YOUR INSTRUCTIONS:
Starting at the line containing "obj.data.transform(world)", please quote every line up to and including the line containing "cad_box = object_bounds()", exactly, and nothing beyond.

DATASET EXTRACT:
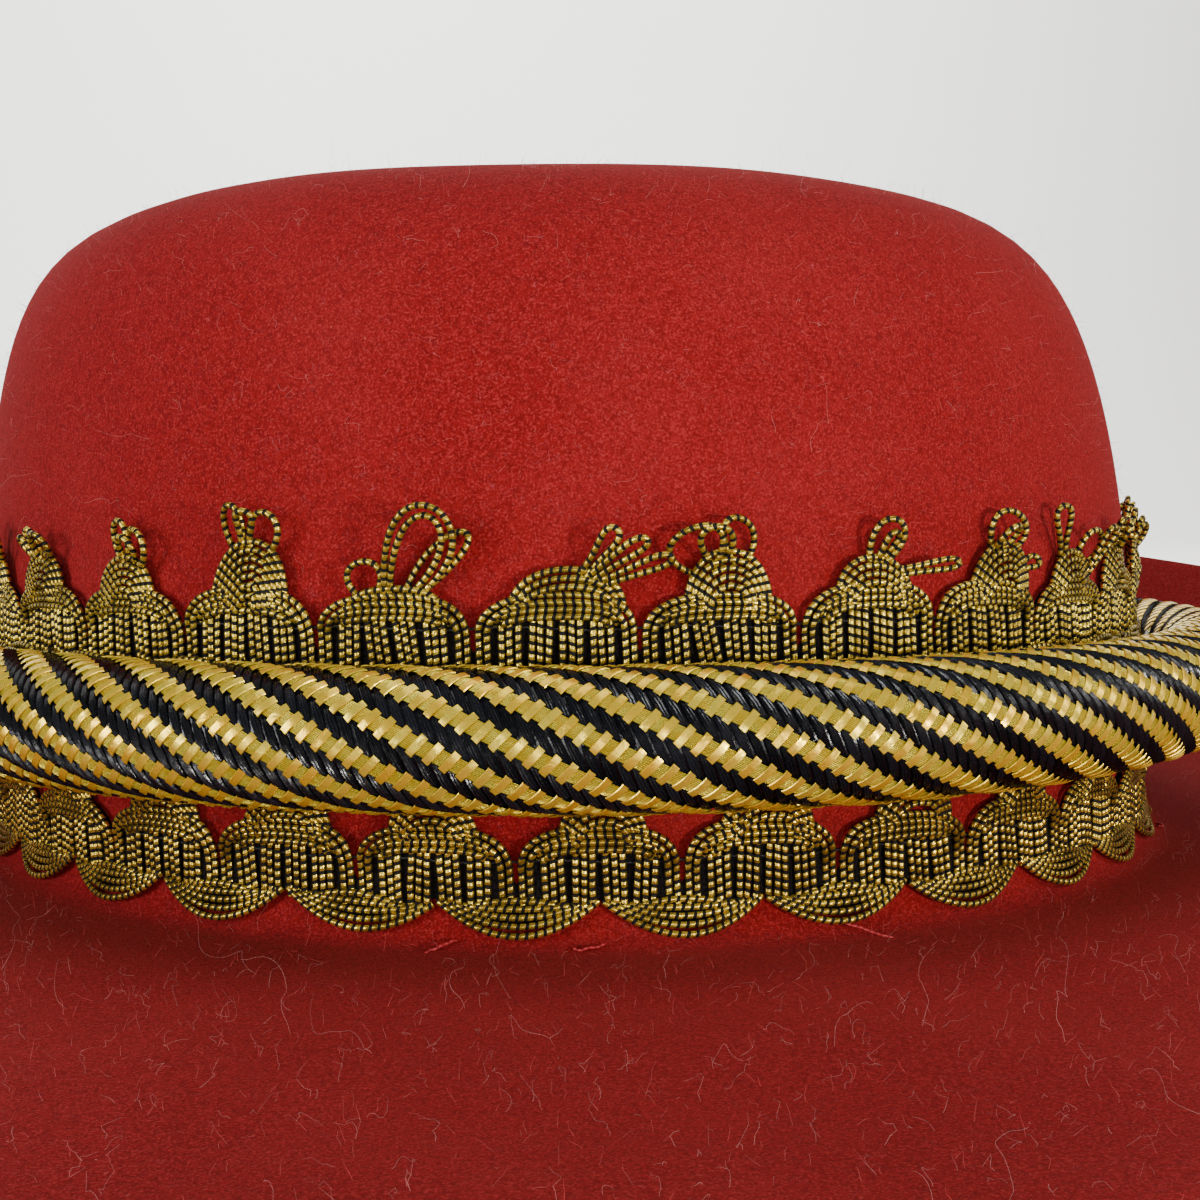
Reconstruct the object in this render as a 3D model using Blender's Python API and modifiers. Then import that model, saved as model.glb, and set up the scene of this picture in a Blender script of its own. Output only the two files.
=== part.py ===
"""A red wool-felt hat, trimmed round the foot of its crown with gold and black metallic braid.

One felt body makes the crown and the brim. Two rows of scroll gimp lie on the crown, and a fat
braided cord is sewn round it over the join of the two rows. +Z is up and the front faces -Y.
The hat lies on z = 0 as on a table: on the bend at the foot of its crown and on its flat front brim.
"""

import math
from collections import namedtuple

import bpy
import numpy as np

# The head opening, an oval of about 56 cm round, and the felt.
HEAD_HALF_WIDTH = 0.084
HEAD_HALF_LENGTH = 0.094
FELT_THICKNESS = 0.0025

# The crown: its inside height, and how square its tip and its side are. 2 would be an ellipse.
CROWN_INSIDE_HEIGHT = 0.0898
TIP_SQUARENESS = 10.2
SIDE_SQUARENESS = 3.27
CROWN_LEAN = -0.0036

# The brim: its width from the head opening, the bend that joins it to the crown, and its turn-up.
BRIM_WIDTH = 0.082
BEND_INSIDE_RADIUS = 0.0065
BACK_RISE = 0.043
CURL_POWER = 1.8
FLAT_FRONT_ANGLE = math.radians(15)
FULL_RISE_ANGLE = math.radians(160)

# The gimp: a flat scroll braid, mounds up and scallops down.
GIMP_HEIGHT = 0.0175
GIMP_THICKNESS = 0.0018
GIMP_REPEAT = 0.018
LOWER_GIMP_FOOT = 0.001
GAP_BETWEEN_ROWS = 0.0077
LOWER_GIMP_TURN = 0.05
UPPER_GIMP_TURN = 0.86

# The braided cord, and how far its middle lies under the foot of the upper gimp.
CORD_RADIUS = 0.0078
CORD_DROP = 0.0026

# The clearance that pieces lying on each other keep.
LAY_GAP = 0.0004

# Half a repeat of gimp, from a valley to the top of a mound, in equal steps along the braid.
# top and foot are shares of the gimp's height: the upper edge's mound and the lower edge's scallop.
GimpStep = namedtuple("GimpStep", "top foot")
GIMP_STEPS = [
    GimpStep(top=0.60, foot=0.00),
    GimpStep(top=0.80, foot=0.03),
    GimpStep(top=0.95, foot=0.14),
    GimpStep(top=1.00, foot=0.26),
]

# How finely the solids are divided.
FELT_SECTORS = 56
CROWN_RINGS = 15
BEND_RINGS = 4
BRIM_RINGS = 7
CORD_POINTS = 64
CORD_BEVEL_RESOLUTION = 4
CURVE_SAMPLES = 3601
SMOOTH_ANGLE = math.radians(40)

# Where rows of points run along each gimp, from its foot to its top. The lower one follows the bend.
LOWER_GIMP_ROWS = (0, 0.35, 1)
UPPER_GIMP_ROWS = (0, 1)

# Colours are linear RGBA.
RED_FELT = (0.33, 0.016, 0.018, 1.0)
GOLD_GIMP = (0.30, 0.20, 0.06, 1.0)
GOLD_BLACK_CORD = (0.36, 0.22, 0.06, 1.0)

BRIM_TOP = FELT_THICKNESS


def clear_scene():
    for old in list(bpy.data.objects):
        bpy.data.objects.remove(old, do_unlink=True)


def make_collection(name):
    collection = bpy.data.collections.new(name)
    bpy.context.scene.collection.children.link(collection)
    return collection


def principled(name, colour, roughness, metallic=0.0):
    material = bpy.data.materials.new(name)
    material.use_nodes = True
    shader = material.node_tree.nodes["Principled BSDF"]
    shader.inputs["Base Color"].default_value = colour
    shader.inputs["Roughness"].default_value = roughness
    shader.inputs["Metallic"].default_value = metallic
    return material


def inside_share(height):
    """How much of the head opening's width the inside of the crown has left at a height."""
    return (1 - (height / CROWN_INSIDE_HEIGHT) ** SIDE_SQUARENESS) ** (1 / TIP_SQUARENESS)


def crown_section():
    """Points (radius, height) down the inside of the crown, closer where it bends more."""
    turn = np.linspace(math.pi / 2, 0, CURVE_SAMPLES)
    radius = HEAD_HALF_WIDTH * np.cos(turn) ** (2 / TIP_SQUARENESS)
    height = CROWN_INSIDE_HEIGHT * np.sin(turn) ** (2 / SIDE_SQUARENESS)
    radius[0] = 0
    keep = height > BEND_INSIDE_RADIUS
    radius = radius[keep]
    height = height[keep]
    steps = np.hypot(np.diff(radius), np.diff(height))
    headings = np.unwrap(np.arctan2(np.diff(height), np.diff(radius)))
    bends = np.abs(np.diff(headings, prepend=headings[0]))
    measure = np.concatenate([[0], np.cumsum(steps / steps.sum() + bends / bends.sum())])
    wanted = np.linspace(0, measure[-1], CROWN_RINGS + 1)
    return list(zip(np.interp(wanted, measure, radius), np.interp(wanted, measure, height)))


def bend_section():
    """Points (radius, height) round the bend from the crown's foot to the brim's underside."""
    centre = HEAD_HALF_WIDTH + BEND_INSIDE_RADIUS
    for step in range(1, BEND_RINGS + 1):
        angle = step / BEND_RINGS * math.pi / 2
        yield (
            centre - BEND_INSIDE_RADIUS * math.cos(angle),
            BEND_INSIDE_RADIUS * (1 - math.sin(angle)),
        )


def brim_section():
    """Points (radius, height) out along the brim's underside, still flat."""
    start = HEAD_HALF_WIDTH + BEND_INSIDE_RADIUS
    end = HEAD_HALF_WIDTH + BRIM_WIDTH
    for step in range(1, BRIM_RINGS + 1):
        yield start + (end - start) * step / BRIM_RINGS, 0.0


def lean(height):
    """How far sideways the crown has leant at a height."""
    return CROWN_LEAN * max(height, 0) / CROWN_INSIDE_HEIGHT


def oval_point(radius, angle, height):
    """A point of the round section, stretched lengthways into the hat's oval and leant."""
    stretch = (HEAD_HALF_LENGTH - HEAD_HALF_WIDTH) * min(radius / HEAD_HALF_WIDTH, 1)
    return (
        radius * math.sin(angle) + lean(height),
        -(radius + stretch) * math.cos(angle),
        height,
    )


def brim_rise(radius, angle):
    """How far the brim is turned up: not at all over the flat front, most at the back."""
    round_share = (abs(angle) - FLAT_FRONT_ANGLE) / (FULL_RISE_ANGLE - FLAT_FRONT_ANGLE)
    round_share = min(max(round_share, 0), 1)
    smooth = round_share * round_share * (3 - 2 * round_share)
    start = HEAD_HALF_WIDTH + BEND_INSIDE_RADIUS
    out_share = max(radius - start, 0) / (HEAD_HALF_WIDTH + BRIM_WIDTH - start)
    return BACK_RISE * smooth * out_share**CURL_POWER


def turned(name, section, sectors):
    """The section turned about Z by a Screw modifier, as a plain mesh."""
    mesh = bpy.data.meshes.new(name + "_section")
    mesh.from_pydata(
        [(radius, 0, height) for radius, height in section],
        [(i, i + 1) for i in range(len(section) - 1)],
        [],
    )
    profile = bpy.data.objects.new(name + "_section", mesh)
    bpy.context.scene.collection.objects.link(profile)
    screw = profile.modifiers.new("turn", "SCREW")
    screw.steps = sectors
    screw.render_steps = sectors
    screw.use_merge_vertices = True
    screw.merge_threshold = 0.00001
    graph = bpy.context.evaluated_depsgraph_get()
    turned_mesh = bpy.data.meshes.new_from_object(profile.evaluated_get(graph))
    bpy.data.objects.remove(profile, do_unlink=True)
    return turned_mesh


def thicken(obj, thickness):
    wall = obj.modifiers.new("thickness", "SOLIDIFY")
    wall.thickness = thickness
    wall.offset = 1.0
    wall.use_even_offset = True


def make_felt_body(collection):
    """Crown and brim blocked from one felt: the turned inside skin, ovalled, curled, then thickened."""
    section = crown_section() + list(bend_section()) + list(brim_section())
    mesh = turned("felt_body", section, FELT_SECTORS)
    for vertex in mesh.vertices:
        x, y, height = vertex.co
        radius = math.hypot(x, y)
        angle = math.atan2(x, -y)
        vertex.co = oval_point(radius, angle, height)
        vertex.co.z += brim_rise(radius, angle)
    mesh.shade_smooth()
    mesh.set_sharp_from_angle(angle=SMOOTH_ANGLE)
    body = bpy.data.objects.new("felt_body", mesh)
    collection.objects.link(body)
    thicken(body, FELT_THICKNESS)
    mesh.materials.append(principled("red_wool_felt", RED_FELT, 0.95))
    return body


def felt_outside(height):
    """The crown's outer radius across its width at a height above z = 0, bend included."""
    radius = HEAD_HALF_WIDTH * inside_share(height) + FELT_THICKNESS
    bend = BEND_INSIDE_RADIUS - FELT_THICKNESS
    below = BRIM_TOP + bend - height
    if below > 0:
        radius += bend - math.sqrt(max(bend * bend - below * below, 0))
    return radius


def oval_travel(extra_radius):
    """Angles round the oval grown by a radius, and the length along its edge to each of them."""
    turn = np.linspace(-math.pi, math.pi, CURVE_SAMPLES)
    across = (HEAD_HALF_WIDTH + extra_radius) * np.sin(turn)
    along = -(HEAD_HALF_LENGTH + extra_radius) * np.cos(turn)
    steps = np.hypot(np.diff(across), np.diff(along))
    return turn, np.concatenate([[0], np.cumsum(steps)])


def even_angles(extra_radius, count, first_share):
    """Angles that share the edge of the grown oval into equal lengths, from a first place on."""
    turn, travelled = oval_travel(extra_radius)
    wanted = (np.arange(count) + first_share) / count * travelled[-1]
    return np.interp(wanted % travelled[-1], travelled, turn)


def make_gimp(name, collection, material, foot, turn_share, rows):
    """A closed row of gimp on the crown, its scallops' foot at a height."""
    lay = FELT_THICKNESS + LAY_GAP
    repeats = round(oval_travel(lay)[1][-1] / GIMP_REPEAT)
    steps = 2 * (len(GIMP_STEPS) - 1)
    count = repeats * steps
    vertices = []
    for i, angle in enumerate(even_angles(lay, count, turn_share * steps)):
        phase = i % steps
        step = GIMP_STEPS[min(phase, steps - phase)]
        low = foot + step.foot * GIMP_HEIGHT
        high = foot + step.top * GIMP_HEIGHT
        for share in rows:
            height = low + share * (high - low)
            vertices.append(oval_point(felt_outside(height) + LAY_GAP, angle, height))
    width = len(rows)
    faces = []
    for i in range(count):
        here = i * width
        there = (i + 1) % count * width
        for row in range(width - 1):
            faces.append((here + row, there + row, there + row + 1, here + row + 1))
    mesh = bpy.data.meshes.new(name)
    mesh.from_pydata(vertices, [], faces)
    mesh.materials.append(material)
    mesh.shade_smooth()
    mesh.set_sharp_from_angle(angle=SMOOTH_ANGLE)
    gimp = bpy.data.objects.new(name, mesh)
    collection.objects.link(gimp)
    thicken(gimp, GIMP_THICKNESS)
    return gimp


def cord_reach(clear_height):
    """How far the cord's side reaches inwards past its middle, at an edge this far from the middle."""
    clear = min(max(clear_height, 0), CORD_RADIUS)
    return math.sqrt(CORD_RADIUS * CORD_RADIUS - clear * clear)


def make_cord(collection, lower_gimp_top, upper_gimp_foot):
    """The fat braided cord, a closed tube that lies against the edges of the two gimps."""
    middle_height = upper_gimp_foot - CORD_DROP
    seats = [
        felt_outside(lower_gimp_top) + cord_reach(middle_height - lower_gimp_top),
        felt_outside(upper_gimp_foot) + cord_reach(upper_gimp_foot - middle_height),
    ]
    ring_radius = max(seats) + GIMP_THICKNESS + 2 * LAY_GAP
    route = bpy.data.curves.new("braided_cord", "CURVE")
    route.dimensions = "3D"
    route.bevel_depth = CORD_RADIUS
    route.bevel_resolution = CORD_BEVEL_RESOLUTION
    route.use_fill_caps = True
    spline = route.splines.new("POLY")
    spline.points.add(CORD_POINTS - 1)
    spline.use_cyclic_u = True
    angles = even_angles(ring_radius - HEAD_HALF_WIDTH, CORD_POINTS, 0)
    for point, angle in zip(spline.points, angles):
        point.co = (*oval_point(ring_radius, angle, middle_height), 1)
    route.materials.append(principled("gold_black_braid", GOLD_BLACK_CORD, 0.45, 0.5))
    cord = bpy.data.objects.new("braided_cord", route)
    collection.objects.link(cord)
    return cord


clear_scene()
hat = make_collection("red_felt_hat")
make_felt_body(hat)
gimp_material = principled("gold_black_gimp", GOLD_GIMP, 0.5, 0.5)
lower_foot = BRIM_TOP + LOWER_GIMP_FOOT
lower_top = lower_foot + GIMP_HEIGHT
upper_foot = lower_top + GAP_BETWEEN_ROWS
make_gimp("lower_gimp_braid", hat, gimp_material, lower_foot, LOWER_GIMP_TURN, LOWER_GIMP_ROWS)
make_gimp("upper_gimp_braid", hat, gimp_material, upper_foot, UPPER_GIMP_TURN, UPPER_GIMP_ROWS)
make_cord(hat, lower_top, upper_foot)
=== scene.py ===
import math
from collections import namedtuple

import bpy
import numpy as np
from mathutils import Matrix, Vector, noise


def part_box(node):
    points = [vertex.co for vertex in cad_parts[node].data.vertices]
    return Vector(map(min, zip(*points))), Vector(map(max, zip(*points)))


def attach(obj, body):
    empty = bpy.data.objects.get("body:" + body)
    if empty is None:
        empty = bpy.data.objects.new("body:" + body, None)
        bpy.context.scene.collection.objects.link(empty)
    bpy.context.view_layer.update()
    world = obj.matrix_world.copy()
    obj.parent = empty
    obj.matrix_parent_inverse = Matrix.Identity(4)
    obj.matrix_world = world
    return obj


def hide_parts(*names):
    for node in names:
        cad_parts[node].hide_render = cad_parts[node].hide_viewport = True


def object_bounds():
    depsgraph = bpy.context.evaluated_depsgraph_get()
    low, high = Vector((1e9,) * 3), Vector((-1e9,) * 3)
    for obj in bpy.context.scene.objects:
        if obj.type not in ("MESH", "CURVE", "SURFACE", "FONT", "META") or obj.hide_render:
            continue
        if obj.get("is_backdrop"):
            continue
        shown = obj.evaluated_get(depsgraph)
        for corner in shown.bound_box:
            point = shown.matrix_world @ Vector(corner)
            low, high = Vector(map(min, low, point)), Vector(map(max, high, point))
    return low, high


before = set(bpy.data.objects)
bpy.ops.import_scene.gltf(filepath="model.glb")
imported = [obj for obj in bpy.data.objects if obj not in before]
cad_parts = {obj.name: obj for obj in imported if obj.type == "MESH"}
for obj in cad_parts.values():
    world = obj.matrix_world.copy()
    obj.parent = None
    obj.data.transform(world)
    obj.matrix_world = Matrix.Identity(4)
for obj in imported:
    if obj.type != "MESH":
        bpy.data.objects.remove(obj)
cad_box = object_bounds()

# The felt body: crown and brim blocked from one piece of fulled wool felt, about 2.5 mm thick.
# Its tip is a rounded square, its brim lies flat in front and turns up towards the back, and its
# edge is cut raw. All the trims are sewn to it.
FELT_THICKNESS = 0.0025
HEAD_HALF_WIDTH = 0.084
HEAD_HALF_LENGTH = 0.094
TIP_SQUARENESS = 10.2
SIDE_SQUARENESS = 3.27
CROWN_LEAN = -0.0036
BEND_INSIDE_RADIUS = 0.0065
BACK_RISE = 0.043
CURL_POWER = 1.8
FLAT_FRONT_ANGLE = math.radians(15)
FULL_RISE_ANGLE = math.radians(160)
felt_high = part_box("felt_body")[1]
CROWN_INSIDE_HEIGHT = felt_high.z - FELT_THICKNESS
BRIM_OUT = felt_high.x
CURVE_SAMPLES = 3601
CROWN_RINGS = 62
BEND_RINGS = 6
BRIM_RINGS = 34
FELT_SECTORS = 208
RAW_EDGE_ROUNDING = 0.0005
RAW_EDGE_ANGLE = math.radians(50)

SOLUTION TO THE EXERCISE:
    obj.data.transform(world)
    obj.matrix_world = Matrix.Identity(4)
for obj in imported:
    if obj.type != "MESH":
        bpy.data.objects.remove(obj)
cad_box = object_bounds()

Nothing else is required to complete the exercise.